Unfortunately, those frequent fires are a hallmark of arsonists wishing to
build on urban fringes or areas being developed for tourists. While wooded,
land is constitutionally protected from construction. Denuded, it is vulnerable
to re-zoning. The lack of a land registry clearly marking public forest has
enabled unscrupulous individuals to introduce ambiguity by fire.
But perhaps the greatest sin of the Greeks with regard to their forests is
one of omission. Reforestation is often redundant, as in the case of pines. The
planting of new forest where none has recently existed, though, is infinitely
valuable, because it makes up for losses elsewhere and can restore the arboreal
variety of ancient times.
The Phoenicians deforested Lebanon in the sixth and fifth centuries BC to
build ships. Two generations later the Athenians probably did the same to
Attica and the Corinthians to Corinth, in the process of creating two of the
great fleets of the Classical period. There is no particular virtue in
venerating the nudity of these regions today. Prefectural programmes could
restore the type of forest that existed in southern Greece about 7,000 years ago.

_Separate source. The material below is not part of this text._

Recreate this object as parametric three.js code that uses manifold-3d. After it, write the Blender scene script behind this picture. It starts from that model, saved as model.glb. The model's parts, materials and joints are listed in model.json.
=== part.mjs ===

Aleppo pine would still preponderate but the alder, elm, hazel, hornbeam and
lime would moisten the forest. Pursued on the mountaintops surrounding Athens,
such forests could alter the stifling climate in the capital. Watering this
forest requires nothing more ambitious than channelling the clean water
currently produced by the sewage treatment plant on Psyttaleia, currently
dumped into the Saronic Gulf. The engineering plan for such a project even
exists, by the hand of Thanasis Katsiyannis, president of parliament's
environment committee.
Reforestation and afforestation are a more
impressive force than one might think. According to the latest Forest Resources
Assessment from the United Nations, the world lost an average of 13 million
hectares of forest land a year in the period 2000-2005. Almost half of that
loss 5.7 million hectares - was made up by human replanting and natural
reseeding. Nature can recover with only the minimum of assistance, but we
Greeks seem to begrudge it the minimum.